> _TO BE DONE_: Below are some entries. Output each one exactly as it appears.

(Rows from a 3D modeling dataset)
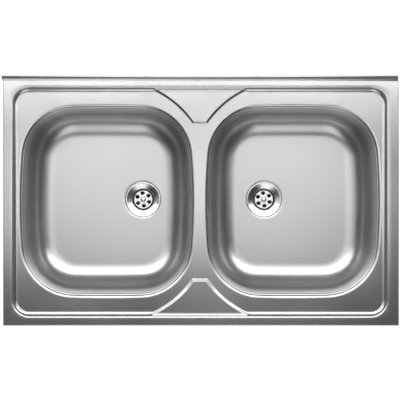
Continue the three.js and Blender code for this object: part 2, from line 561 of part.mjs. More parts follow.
/** The strainer, its screw, the two seals and the waste body; gives back the outlet's end height. */
function addWaste(side, x) {
  const at = [x, DRAIN_Y, FLOOR_TOP];
  const upper = strainerPath();
  const under = offsetPath(upper, -STRAINER_T);
  under[under.length - 1] = [0, under.at(-1)[1]];
  let strainer = turned([...upper, ...under.slice().reverse()]);
  const [drillLow, drillHigh] = [-STRAINER_DEPTH - CUT, CUT - STRAINER_DEPTH];
  const drill = round(STRAINER_HOLE, drillLow, drillHigh, 0, SMALL_ROUND);
  const holeRing = STRAINER_DISC - HOLE_EDGE - STRAINER_HOLE;
  for (let i = 0; i < STRAINER_HOLES; i += 1) {
    const angle = radians(HOLE_ANGLE + (360 / STRAINER_HOLES) * i);
    const place = [holeRing * Math.cos(angle), holeRing * Math.sin(angle), 0];
    strainer = strainer.subtract(placed(drill, [0, 0, 0], place));
  }
  strainer = strainer.subtract(round(SCREW_SHANK + GAP, drillLow, drillHigh, 0, SMALL_ROUND));
  addPiece(`${side}_strainer`, strainer, POLISHED, at);

  // Screw: a domed head with a cross recess on the disc, its shank in the body's boss.
  const headLow = GAP - STRAINER_DEPTH;
  const headTop = headLow + SCREW_HEAD_T;
  const bossTop = -STRAINER_DEPTH - STRAINER_T - BOSS_SPACE;
  const holeEnd = bossTop - BOSS_LENGTH + BOSS_FLOOR;
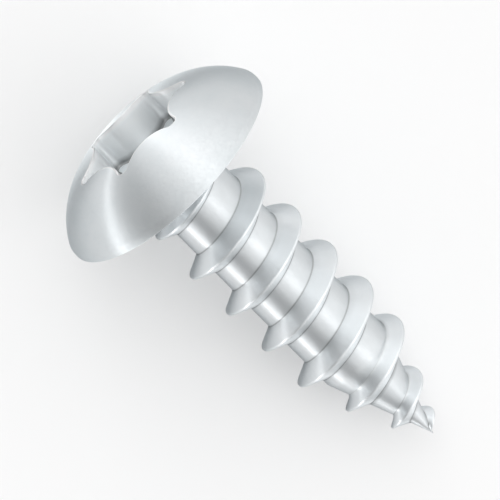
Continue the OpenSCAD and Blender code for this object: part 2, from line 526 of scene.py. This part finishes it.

> _COMPLETE OUTPUT_:
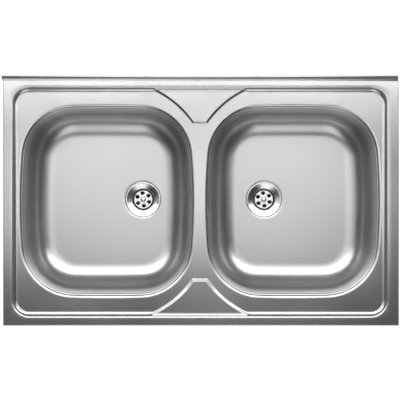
Continue the three.js and Blender code for this object: part 2, from line 561 of part.mjs. More parts follow.
/** The strainer, its screw, the two seals and the waste body; gives back the outlet's end height. */
function addWaste(side, x) {
  const at = [x, DRAIN_Y, FLOOR_TOP];
  const upper = strainerPath();
  const under = offsetPath(upper, -STRAINER_T);
  under[under.length - 1] = [0, under.at(-1)[1]];
  let strainer = turned([...upper, ...under.slice().reverse()]);
  const [drillLow, drillHigh] = [-STRAINER_DEPTH - CUT, CUT - STRAINER_DEPTH];
  const drill = round(STRAINER_HOLE, drillLow, drillHigh, 0, SMALL_ROUND);
  const holeRing = STRAINER_DISC - HOLE_EDGE - STRAINER_HOLE;
  for (let i = 0; i < STRAINER_HOLES; i += 1) {
    const angle = radians(HOLE_ANGLE + (360 / STRAINER_HOLES) * i);
    const place = [holeRing * Math.cos(angle), holeRing * Math.sin(angle), 0];
    strainer = strainer.subtract(placed(drill, [0, 0, 0], place));
  }
  strainer = strainer.subtract(round(SCREW_SHANK + GAP, drillLow, drillHigh, 0, SMALL_ROUND));
  addPiece(`${side}_strainer`, strainer, POLISHED, at);

  // Screw: a domed head with a cross recess on the disc, its shank in the body's boss.
  const headLow = GAP - STRAINER_DEPTH;
  const headTop = headLow + SCREW_HEAD_T;
  const bossTop = -STRAINER_DEPTH - STRAINER_T - BOSS_SPACE;
  const holeEnd = bossTop - BOSS_LENGTH + BOSS_FLOOR;
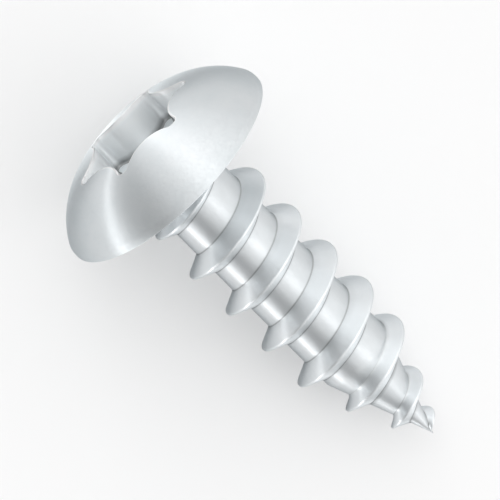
Continue the OpenSCAD and Blender code for this object: part 2, from line 526 of scene.py. This part finishes it.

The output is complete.